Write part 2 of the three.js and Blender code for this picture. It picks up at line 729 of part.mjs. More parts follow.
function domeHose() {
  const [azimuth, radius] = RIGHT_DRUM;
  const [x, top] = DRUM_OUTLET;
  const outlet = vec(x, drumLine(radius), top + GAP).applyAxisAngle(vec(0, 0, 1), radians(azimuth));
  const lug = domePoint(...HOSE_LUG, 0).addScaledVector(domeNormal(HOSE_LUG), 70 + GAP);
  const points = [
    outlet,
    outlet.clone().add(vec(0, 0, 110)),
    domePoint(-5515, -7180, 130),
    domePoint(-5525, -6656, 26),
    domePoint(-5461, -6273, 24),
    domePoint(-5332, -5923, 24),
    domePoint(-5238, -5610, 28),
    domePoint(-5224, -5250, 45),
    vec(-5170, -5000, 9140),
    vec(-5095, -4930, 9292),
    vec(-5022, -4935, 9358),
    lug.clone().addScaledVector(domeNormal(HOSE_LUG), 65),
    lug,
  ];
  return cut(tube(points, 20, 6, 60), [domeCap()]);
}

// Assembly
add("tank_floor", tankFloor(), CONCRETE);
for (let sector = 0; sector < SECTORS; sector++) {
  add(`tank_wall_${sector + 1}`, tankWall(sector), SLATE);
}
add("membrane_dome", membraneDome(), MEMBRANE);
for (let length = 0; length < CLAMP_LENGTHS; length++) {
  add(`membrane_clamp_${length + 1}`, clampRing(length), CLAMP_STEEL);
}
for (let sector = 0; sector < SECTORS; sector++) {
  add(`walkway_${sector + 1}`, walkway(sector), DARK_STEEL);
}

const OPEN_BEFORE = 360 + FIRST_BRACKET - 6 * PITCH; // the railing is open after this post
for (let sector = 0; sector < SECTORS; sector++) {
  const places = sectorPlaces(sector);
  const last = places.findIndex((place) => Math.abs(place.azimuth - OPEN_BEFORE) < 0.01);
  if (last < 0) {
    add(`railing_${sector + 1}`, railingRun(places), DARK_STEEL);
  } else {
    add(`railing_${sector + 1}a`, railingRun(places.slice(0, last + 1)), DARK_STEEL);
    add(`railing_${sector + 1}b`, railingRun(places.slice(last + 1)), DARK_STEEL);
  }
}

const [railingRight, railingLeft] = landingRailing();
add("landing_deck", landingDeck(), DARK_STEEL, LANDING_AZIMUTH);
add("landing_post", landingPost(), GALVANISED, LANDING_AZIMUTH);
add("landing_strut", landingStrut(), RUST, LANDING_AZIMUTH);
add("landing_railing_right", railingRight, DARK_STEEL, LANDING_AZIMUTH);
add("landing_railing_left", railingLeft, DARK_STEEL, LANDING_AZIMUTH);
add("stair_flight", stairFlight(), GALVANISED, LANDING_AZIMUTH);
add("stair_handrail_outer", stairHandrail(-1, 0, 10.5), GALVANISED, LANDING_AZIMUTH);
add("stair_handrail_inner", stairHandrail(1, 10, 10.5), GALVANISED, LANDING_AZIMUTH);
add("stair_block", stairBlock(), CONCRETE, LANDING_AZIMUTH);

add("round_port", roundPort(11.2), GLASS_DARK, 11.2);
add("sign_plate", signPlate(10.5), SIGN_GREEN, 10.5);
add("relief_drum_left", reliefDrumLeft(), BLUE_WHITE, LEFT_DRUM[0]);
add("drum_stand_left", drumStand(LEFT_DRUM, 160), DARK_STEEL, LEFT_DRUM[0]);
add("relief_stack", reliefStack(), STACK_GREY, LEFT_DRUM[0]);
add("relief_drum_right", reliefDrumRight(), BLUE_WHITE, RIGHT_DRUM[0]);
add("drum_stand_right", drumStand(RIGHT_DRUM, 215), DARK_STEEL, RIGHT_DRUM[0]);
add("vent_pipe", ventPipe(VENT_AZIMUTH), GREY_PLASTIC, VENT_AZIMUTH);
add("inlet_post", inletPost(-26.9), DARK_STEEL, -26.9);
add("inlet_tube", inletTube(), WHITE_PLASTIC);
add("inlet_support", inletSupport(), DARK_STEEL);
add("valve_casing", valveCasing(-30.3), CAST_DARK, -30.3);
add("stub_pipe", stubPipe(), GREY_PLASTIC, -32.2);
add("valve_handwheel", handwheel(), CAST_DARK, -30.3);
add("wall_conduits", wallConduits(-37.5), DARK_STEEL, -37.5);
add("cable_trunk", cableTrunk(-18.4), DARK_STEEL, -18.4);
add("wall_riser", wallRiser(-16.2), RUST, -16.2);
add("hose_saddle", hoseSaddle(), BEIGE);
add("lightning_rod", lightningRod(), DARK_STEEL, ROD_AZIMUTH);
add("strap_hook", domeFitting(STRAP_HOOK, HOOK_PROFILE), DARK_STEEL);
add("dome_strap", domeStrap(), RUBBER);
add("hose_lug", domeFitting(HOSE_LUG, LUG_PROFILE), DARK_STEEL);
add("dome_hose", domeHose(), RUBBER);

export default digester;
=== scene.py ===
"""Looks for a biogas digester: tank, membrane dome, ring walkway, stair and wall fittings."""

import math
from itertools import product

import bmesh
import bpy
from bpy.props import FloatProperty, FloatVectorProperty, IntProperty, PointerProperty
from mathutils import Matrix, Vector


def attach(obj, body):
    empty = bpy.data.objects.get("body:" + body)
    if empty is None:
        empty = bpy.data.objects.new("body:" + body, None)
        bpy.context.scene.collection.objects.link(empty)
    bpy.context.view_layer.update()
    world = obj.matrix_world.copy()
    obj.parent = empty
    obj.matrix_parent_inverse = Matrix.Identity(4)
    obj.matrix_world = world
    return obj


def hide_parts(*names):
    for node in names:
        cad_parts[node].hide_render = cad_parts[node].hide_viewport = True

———

• _PROBLEM TO SOLVE_
Using the data above, extract exactly the lines from the one that holds "stubPipe(), GREY_PLASTIC, -32.2);" to the one that holds "if empty is", both ends included, and no others.

• _PROBLEM SOLUTION_
add("stub_pipe", stubPipe(), GREY_PLASTIC, -32.2);
add("valve_handwheel", handwheel(), CAST_DARK, -30.3);
add("wall_conduits", wallConduits(-37.5), DARK_STEEL, -37.5);
add("cable_trunk", cableTrunk(-18.4), DARK_STEEL, -18.4);
add("wall_riser", wallRiser(-16.2), RUST, -16.2);
add("hose_saddle", hoseSaddle(), BEIGE);
add("lightning_rod", lightningRod(), DARK_STEEL, ROD_AZIMUTH);
add("strap_hook", domeFitting(STRAP_HOOK, HOOK_PROFILE), DARK_STEEL);
add("dome_strap", domeStrap(), RUBBER);
add("hose_lug", domeFitting(HOSE_LUG, LUG_PROFILE), DARK_STEEL);
add("dome_hose", domeHose(), RUBBER);

export default digester;
=== scene.py ===
"""Looks for a biogas digester: tank, membrane dome, ring walkway, stair and wall fittings."""

import math
from itertools import product

import bmesh
import bpy
from bpy.props import FloatProperty, FloatVectorProperty, IntProperty, PointerProperty
from mathutils import Matrix, Vector


def attach(obj, body):
    empty = bpy.data.objects.get("body:" + body)
    if empty is None:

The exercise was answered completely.